Usciti dalla piccola chiesetta privata, ci addentriamo all’interno della decisamente più ampia struttura che ci si pone davanti. Il primo salone che incontriamo fa da specchio al resto dell’edificio: pareti un tempo minuziosamente decorate stanno lentamente cedendo all’inevitabile trascorrere del tempo, la delicatezza degli ornamenti va scomparendo irreparabilmente, e tutto avviene in silenzio, come si addice ad un valoroso condottiero, che, per quanto stremato dalle ferite, muore in silenzio, senza rendersi supplice di nessuno. È un complesso enorme, ci mettiamo un po’ a girarlo tutto, ogni antro ha il suo fascino, ogni raggio di luce che si insinua mette in risalto qualche dettaglio. Mi è rimasta impressa una nicchia interna, sul cui soffitto erano stati dipinti gruppi di uccelletti canterini, che sembravano ancora emanare gioiosi cinguettii. Mi colpisce la presenza casuale ed improvvisa, in alcune stanze, di alcuni mobili decontestualizzati. Al centro di un salone abbiamo trovato un divano a tre posti, impolverato e consunto, aveva l’aspetto di un viandante perduto, che rimane immobile perché non conosce la lingua e non può chiedere informazioni; anche al piano terra c’è uno frammento di anni ’60, un tavolo apparecchiato, qualche sedia, un frigorifero ed un piano cottura fanno pensare che qualcuno abbia deciso di potersi trasferire lì, ma l’impossibilità di chiudere gli spifferi deve averlo fatto desistere.
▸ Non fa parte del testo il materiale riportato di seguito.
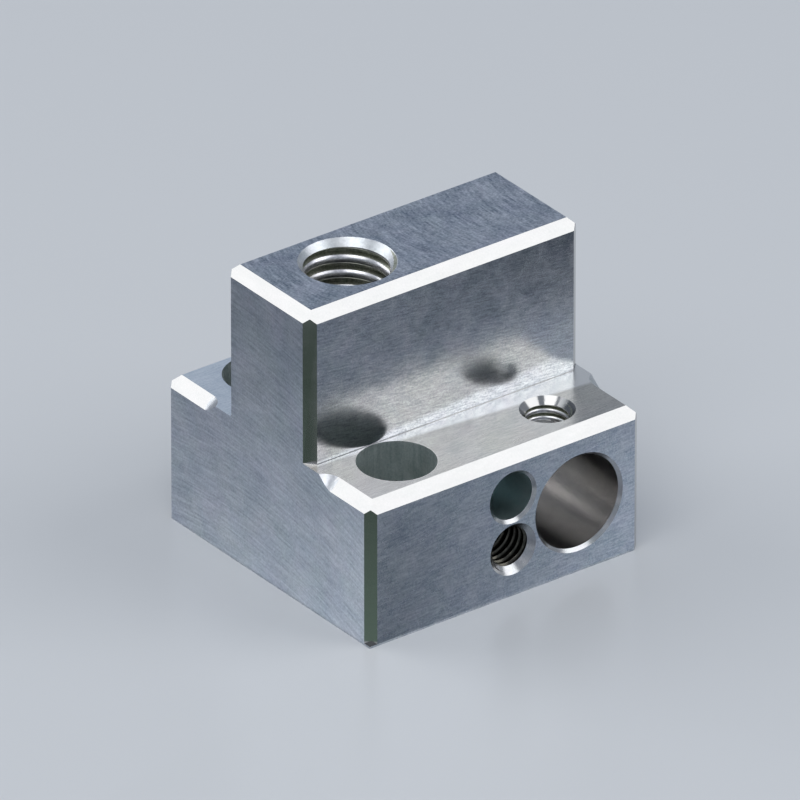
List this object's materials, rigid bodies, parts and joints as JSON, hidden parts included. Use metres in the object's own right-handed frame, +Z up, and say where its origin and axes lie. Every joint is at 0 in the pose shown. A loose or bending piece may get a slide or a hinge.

Su tutto grava un silenzio rigoroso, che pretende rispetto e che indubbiamente riesce ad ottenerlo. Quando usciamo il sole è al limite dell’orizzonte, il castello è ormai in ombra, lo guardo e mi ricorda un valoroso combattente, un vecchio generale innamorato della propria divisa, con lo sguardo fiero, che non si spaventa di fronte all’invincibile decadimento. C’è chi dice di aver visto delle figure fluttuanti affacciarsi alle finestre, altri iniziano a giurare che ci siano delle luci che si accendono e si spengono sulle torri, ma per ora sono solo parole inconsistenti. La leggenda sta nascendo ma deve ancora formarsi, tuttavia ci sono delle ottime basi per una futura storia di fantasmi: un castello abbandonato che scolorisce al sole, dimenticato nel silenzio della periferia e che, come ultimo dettaglio, fu costretto ad ospitare il comando Torino Sud dell’esercito tedesco durante l’occupazione nazista.